> [Exercise]: Every line in the listing is to be echoed verbatim.

> [Material provided]:
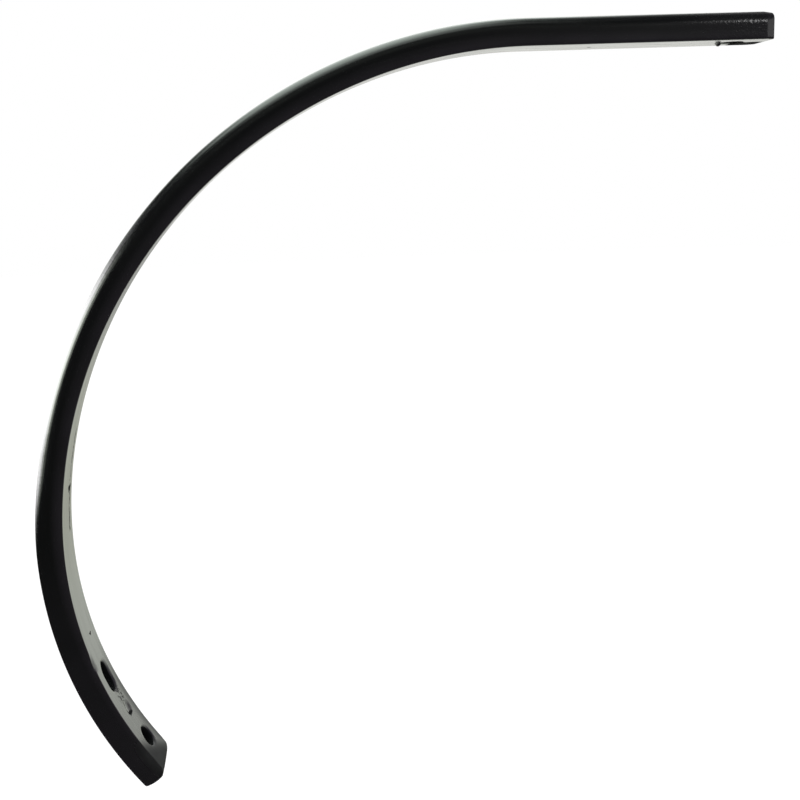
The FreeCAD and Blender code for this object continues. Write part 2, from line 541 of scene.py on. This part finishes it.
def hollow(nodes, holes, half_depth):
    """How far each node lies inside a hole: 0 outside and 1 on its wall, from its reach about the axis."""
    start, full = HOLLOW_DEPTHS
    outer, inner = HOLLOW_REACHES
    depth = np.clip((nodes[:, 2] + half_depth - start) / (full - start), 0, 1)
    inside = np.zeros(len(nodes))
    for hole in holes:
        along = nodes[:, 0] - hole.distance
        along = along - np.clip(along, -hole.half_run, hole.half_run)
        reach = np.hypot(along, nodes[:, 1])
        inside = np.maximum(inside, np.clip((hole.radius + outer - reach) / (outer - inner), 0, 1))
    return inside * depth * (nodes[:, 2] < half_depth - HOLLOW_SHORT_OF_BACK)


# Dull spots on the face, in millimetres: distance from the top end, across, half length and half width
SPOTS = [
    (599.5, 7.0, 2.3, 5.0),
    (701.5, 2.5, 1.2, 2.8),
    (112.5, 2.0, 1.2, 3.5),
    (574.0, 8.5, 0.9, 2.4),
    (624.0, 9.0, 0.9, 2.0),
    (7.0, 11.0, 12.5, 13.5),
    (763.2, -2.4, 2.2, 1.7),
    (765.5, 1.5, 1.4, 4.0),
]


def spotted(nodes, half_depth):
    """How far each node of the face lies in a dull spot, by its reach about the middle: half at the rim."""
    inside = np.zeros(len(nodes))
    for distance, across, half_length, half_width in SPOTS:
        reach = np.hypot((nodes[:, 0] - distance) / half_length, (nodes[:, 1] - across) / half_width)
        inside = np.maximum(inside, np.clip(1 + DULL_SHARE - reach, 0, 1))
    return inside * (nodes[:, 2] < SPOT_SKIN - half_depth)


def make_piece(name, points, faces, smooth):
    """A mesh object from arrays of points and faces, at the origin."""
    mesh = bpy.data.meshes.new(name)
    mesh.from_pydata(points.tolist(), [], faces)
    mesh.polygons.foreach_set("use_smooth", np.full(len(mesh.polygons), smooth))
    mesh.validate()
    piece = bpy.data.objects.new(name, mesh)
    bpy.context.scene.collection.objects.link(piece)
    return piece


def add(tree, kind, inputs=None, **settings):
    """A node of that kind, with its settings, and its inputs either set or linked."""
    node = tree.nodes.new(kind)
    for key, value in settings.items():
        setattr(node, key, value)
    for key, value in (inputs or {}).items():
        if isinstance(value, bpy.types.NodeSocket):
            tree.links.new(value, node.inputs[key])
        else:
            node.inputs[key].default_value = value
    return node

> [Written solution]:
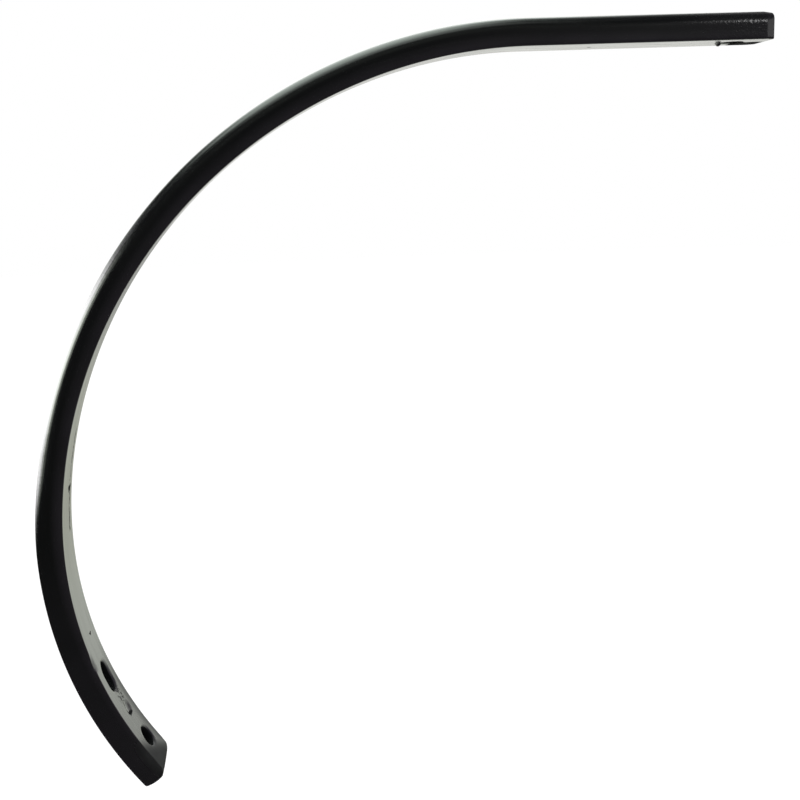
The FreeCAD and Blender code for this object continues. Write part 2, from line 541 of scene.py on. This part finishes it.
def hollow(nodes, holes, half_depth):
    """How far each node lies inside a hole: 0 outside and 1 on its wall, from its reach about the axis."""
    start, full = HOLLOW_DEPTHS
    outer, inner = HOLLOW_REACHES
    depth = np.clip((nodes[:, 2] + half_depth - start) / (full - start), 0, 1)
    inside = np.zeros(len(nodes))
    for hole in holes:
        along = nodes[:, 0] - hole.distance
        along = along - np.clip(along, -hole.half_run, hole.half_run)
        reach = np.hypot(along, nodes[:, 1])
        inside = np.maximum(inside, np.clip((hole.radius + outer - reach) / (outer - inner), 0, 1))
    return inside * depth * (nodes[:, 2] < half_depth - HOLLOW_SHORT_OF_BACK)


# Dull spots on the face, in millimetres: distance from the top end, across, half length and half width
SPOTS = [
    (599.5, 7.0, 2.3, 5.0),
    (701.5, 2.5, 1.2, 2.8),
    (112.5, 2.0, 1.2, 3.5),
    (574.0, 8.5, 0.9, 2.4),
    (624.0, 9.0, 0.9, 2.0),
    (7.0, 11.0, 12.5, 13.5),
    (763.2, -2.4, 2.2, 1.7),
    (765.5, 1.5, 1.4, 4.0),
]


def spotted(nodes, half_depth):
    """How far each node of the face lies in a dull spot, by its reach about the middle: half at the rim."""
    inside = np.zeros(len(nodes))
    for distance, across, half_length, half_width in SPOTS:
        reach = np.hypot((nodes[:, 0] - distance) / half_length, (nodes[:, 1] - across) / half_width)
        inside = np.maximum(inside, np.clip(1 + DULL_SHARE - reach, 0, 1))
    return inside * (nodes[:, 2] < SPOT_SKIN - half_depth)


def make_piece(name, points, faces, smooth):
    """A mesh object from arrays of points and faces, at the origin."""
    mesh = bpy.data.meshes.new(name)
    mesh.from_pydata(points.tolist(), [], faces)
    mesh.polygons.foreach_set("use_smooth", np.full(len(mesh.polygons), smooth))
    mesh.validate()
    piece = bpy.data.objects.new(name, mesh)
    bpy.context.scene.collection.objects.link(piece)
    return piece


def add(tree, kind, inputs=None, **settings):
    """A node of that kind, with its settings, and its inputs either set or linked."""
    node = tree.nodes.new(kind)
    for key, value in settings.items():
        setattr(node, key, value)
    for key, value in (inputs or {}).items():
        if isinstance(value, bpy.types.NodeSocket):
            tree.links.new(value, node.inputs[key])
        else:
            node.inputs[key].default_value = value
    return node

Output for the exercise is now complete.